A party generally is entitled to seek broad discovery, provided, however, that the discovery sought is relevant to the subject matter involved in the pending action and is reasonably calculated to lead to the discovery of admissible evidence. Ct. Ch. R. 26(b).
Petitioners' request 5 may be read to include not only the subjective views of individual Respondents, but also any formal guidance documents adopted by Respondents. This latter category, if there are documents within it, is appropriate for discovery.
In sum, the Court will enter an order compelling Respondents to respond to Petitioners' discovery requests, except request 5 as limited above, to the extent they have additional responsive, non-privileged documents; to the extent Respondents seek to withhold documents on the basis of privilege, they shall provide a privilege log.
Without a privilege log, a rational approach to resolving the next round of discovery disputes will not be achievable.
B. Attorney-Client Privilege Issues
The parties also disagree about the extent to which Respondents may have waived attorney-client privilege in this matter. In particular, this issue arises from two separate incidents in which Respondents have disclosed attorney-client privileged communications — one was voluntary and intentional, the other was inadvertent.
According to the parties, the disclosure consists of six strings of communications (approximately twenty-one pages in total) among various Kent County officials and employees and the County's attorneys.
"Broadly speaking, the attorney-client privilege protects communications between a client and an attorney where the communications are intended to be and remain confidential." The privilege can be waived, however. For example, "[a] waiver may result from the voluntary disclosure of privileged information to third parties, including partial disclosure, or from placing a privileged communication `at issue.'" In addition, although waiver typically is viewed as the voluntary relinquishment of a known right, "waiver of the attorney-client privilege may be implicit, even if contrary to the party's actual intent." Thus, "[a] party may waive the attorney-client privilege with intent or when the party's actions have the practical result of granting access to the opposing party." Under the circumstances presented by the two instances of disclosure in this case, different results with respect to waiver of the privilege obtain.
DONALD J. WOLFE, JR. MICHAEL A. PITTENGER, Corporate and Commercial Practice in the Delaware Court of Chancery § 7-2, at 7-12 (2007) [hereinafter WOLFE PITTENGER] (citations omitted).
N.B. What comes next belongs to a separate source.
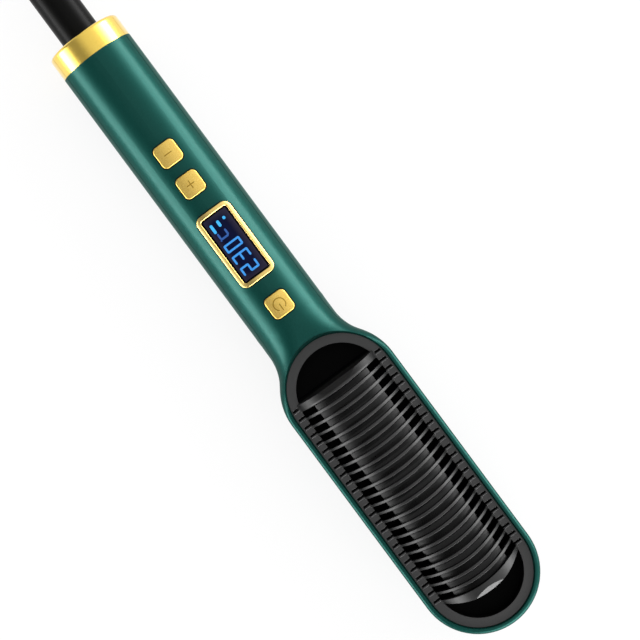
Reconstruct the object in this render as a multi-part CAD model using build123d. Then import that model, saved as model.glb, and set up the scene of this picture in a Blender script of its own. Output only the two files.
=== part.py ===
# A heated straightening comb: a round handle with three push buttons and a small
# temperature display, a long stadium-shaped head whose moulded comb arches over an
# aluminium heating plate, and a mains cord on a swivel at the back of the handle.
#
# Sizes are in millimetres. The comb lies on its back with its fins upwards (+Z), the
# tip of the head towards +X, and the origin under the middle of the object without
# its cord.

from build123d import *

from math import radians, sqrt, tan
import os

os.makedirs("parts", exist_ok=True)

# Overall sizes of the handle and the head
handle_diameter = 32.0
head_width = 49.6
head_length = 139.8
body_length = 289.4  # back of the collar to the tip of the head
rim_height = 27.5  # table to the lip round the comb
wall = 2.0
part_height = 22.7  # the seam between the front and the back housing
seam_gap = 0.35
seam_depth = 0.8

# How the neck blends the handle into the head
neck_length = 36.4  # before the centre of the head's round end
neck_fillet = 20.0
neck_steps = 13
low_radius = 15.0  # rounding of the head's back edge
lip_radius = 1.8
least_radius = 0.3
tiny_flat = 0.05  # half of the flat that keeps every cross-section alike

# Fits between pieces
gap = 0.3  # free space round a piece that drops into another
slide_gap = 0.2  # round a button in its window
turn_gap = 0.1  # round a shaft that turns
snug_gap = 0.02  # round a ring pressed on a shaft

# Collar at the back of the handle
collar_length = 10.0
collar_wall = 2.0
collar_rounding = 1.5
spigot_radius = 14.0
spigot_length = 7.0

# Swivel of the cord
sleeve_radius = 8.25
sleeve_length = 26.0
sleeve_rounding = 1.2
flange_radius = 10.5
flange_thickness = 2.0
journal_radius = 5.5
journal_length = 14.0
bearing_thickness = 4.0
arm_thickness = 2.0
arm_height = 6.0
ring_thickness = 0.8
ring_width = 2.0
ring_spacing = 4.0
brush_height = 4.0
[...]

Id. § 7-2[c][1], at 7-25 (citations omitted).
Tackett v. State Farm Fire and Cas. Ins. Co., 653 A.2d 254, 259 (Del. 1995).
Wal-Mart Stores, Inc. v. AIG Life Ins. Co., 2008 WL 498294, at *3 (Del.Super. Jan. 14, 2008).
1. The First Instance of Disclosure and the "At Issue" Exception to Attorney-Client Privilege
The first disclosure occurred in connection with Respondents' motion for a protective order to preclude Petitioners' efforts to depose the individual Respondents. In support of that motion, Respondents attached a string of email communications between the Director of Planning Services for Kent County and the County's attorney regarding the drafting and preparation of certain amendments to the APFOs (the "APFO Amendments"). There is no dispute that this particular waiver of attorney-client privilege was voluntary and intentional.
See App. A-2 to Resp'ts' Mot. for Protective Order (Aff. of Michael J. Petit de Mange), Ex. 2. The parties have referred to this document by its Bates number, APFO1677.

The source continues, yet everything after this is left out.